Journalists honor press freedom at a dinner without Trump – WHIO

Former national security adviser Michael Flynn likely broke the law when he failed to disclose income he earned from Russia and Turkey, the chairman of the House Oversight Committee said Tuesday.

Committee chairman Jason Chaffetz, R-Utah, along with ranking member Elijah Cummings, D-Maryland, told reporters Tuesday Flynn failed to ask for permission to speak at a 2015 event in Russia or register to lobby on behalf of the government of Turkey. Flynn then failed to report the money he earned for the speaking engagement and lobbying efforts on his personal financial disclosure form when he applied to have his security clearance reinstated to work as national security adviser.

Flynn’s consulting firm accepted $530,000 for work with a firm that is associated with Turkey’s government. He received $45,000 for his speaking engagement in Russia.

The Associated Press reported Flynn’s lawyer filed paperwork with the Justice Department in February disclosing that he had done lobbying work that “could be construed to have principally benefited the Republic of Turkey” between August and November 2016. 

Flynn’s contract ended on Nov. 15, three days before he was appointed Trump’s national security adviser.

Chaffetz and Cummings said they had seen classified memos concerning Flynn’s activities. They also said they saw Flynn’s disclosure form.

“Personally I see no evidence or no data to support the notion that Gen. Flynn complied with the law,” Chaffetz told reporters.

“He was supposed to get permission, he was supposed to report it, and he didn’t,” Cummings said. 

Flynn was fired as national security adviser in February after he made misleading comments to Vice President Mike Pence about discussions he had with the Russian ambassador to the United States.

With Flynn’s failure to obtain permission from military authorities for the payments and failure to disclose them, the retired general could have violated a constitutional ban on foreign payments to retired military officers.

“The law requires him to seek permission … from the secretary of state and the Department of Defense,” Chaffetz said. “The response we’re getting is there is no information, and that, we believe, is the potential violation.”

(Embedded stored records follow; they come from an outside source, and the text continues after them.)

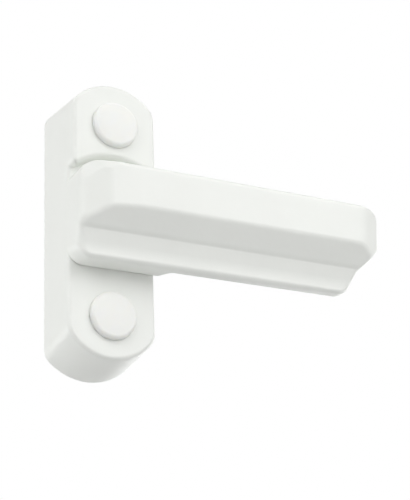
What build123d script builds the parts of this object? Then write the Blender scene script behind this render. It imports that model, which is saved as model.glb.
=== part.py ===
from build123d import *
import os
from math import sqrt

os.makedirs("parts", exist_ok=True)

# Frame: origin on the pivot axis in the plane of the mounting face.
# +X along the arm in its locked position, +Y into the window frame, +Z up the base.
# Heights "h" below are measured out from the mounting face, so h = -y.

# ---- base casting ----
base_w = 20.0            # width at the mounting face
base_top = 33.4          # top end above the pivot
base_bot = -31.4         # bottom end below the pivot
end_r = 12.8             # radius of the two end arcs
corner_r = 3.6           # blend between end arc and side
low_h = 13.5             # front face under and below the arm
high_h = 16.1            # front face of the raised upper end
low_w = 19.9             # width at low_h
high_w = 19.1            # width at high_h
end_draft = 0.087        # inset of the ends per mm of height
step_r = 14.55           # arc of the step, on the pivot axis
edge_r = 0.9             # rounding of the front edges
wall = 2.2               # wall left around the cored back
core_h = 10.8            # depth of the cored back

# ---- screw holes and their recesses ----
screw_zu = 22.2          # upper fixing centre
screw_zl = -20.8         # lower fixing centre, 43 mm apart
screw_d = 4.8            # clearance hole for a 4.2 mm screw
recess_d = 10.4          # recess that takes the head and the cap
seat_h = 6.0             # seat of the screw head
boss_d = 14.4

# ---- caps ----
cap_d = 10.24
cap_flange = 10.5        # flange that laps over the recess
cap_dome = 1.45          # top of the dome above the front face
cap_skirt_id = 8.3
cap_depth = 4.2
cap_rib = 0.07           # ribs that hold the cap in its recess

# ---- pivot ----
pin_d = 8.0
pin_run = 8.1            # bore of the bush
bush_od = 10.0
flange_d = 14.6
flange_seat = 0.8        # depth of the flange seat in the base
pocket_d = 14.4
pocket_h = 7.5
thread_d = 5.9
washer_od = 13.0
washer_id = 6.4
washer_t = 1.0
spring_od = 11.8
spring_id = 6.3
spring_t = 0.5
spring_free = 0.9
nut_af = 10.0
nut_h = 4.6
hub_h = 13.7             # back face of the arm's hub
pin_end_h = 18.0

# ---- arm ----
arm_top = 10.3           # upper side
arm_bot = -10.5          # lower side
arm_l = 63.95            # pivot to the end of the grip bar
hub_x = 10.3             # pivot to the hub's outer side
back_h = 16.6            # relieved back of the arm
bar_h = 24.0             # front of the grip bar
bar_z = 0.5              # lower edge of the grip bar's front
ledge_h = 20.4           # front of the lower ledge, at its root
ledge_z = -4.6           # where the bar's underside meets the ledge
bar_r = 2.2              # rounding of that lower edge
crease_r = 0.8           # hollow of the crease above the ledge
ledge_tilt = 0.172       # fall of the ledge towards its lower edge, for each mm
ledge_l = 58.05          # pivot to the end of the ledge, at its root
ledge_l2 = 54.95         # pivot to the end of the ledge, at its foot
bar_l2 = 63.15           # pivot to the end of the bar, at its lower corner
nose_x = 58.45           # where the bar's front turns into the facet of its end
nose_h = 21.1            # where that facet meets the end wall
hub_end = 10.6           # end of the hub boss at its back face
hub_end2 = 12.4          # end of the hub boss at the relieved back

# ---- buffer pad in the arm's back ----
pad_x0, pad_x1 = 17.0, 54.0
pad_hw = 7.4
pad_seat = 1.4           # depth of the pad's seat
pad_proud = 0.5


def z_ends(half, top, bot, re):
    d = re - sqrt(re * re - half * half)
    return top - d, bot + d


# =====================================================================
# raised upper end of the base, outside the arm's swing
# =====================================================================
with BuildPart() as high:
    for h, w in ((low_h, low_w), (high_h, high_w)):
        with BuildSketch(Plane.XZ.offset(h)):
            i = end_draft * h
            zt, zb = z_ends(w / 2, base_top - i, base_bot + i, end_r - i)
            with BuildLine():
                Line((-w / 2, 0), (-w / 2, zt))
                ThreePointArc((-w / 2, zt), (0, base_top - i), (w / 2, zt))
                Line((w / 2, zt), (w / 2, 0))
                Line((w / 2, 0), (-w / 2, 0))
            make_face()
            fillet(vertices().sort_by(Axis.Y)[-2:], corner_r)
    loft()
    with BuildSketch(Plane.XZ.offset(low_h - 1)):
        Circle(step_r)
    extrude(amount=6, mode=Mode.SUBTRACT)

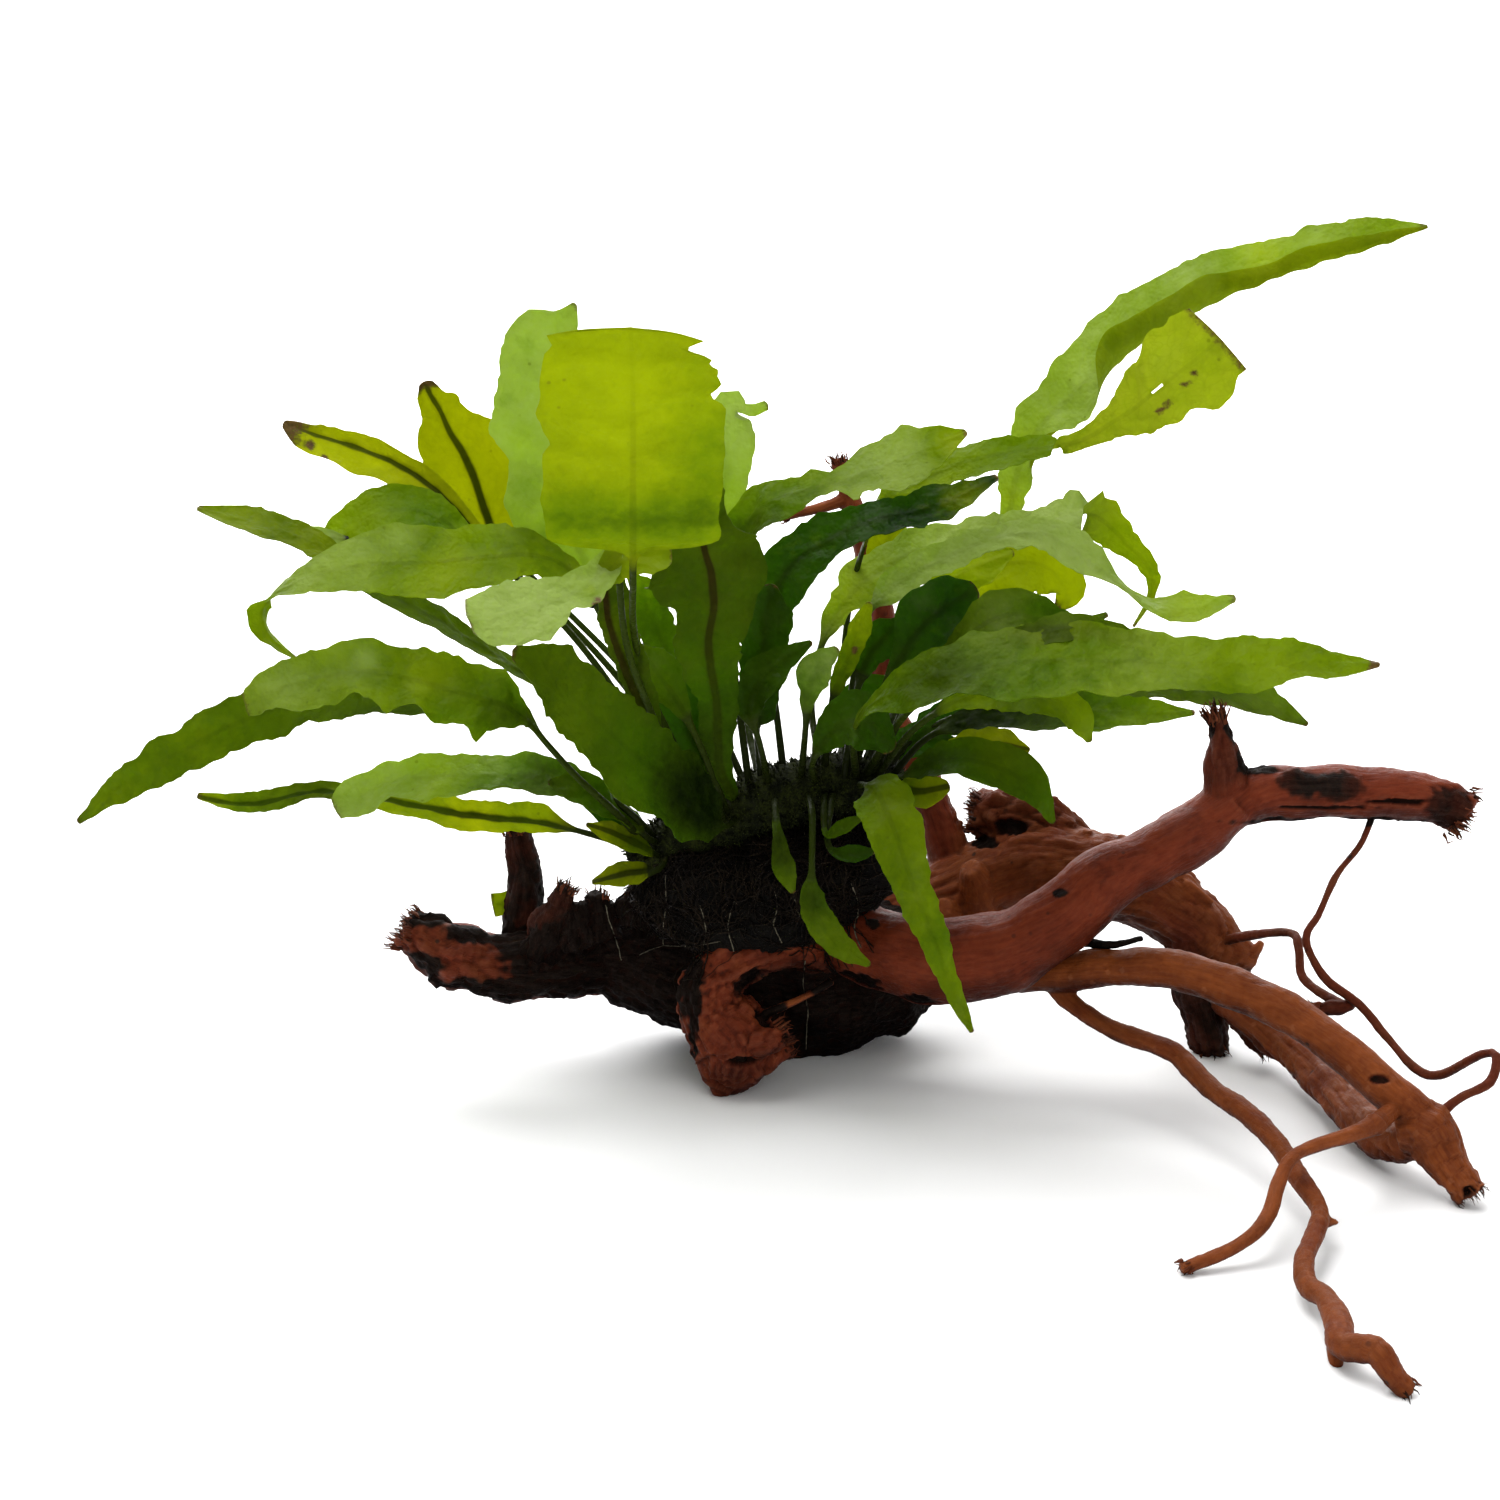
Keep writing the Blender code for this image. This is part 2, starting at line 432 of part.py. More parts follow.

The New York Times story says U.S. Army investigators have found no record that Flynn has “filed the required paperwork for the trip” to Russia in 2015, nor reported the income he received, as is required by the emoluments cause in the U.S. Constitution.

What is the emoluments clause and what does it say? Here’s a quick look.

What is an emolument?

An emolument – in its dictionary definition – is payment for work done or “gain from employment or position.”

So if it’s pay for a service, what’s wrong with that?

Nothing is wrong with it, as long as the “gain” or payment does not come from unauthorized work for a foreign government.

The title of nobility clause, Article I, Section 9 of the United States Constitution, addresses foreign emoluments, or money paid by a foreign government. The section reads: “No title of nobility shall be granted by the United States: And no person holding any office of profit or trust under them, shall, without the consent of the Congress, accept of any present, emolument, office, or title, of any kind whatever, from any king, prince, or foreign state.” 

What constitutes a violation of the clause?

For a violation of the emoluments clause to have occurred the person must qualify as a U.S. officer and must have accepted an emolument from a foreign government. Flynn would fall under the “U.S. officer” portion of the clause since he is a retired U.S. military officer that had the potential to be called back into active duty.

What happens if you are caught doing that? 

The foreign emoluments clause does not specify a penalty for its violation. Cummings has suggested in a letter to President Donald Trump that if Flynn violated the clause, then he owes the U.S. the amount of money he received from Russia and Turkey.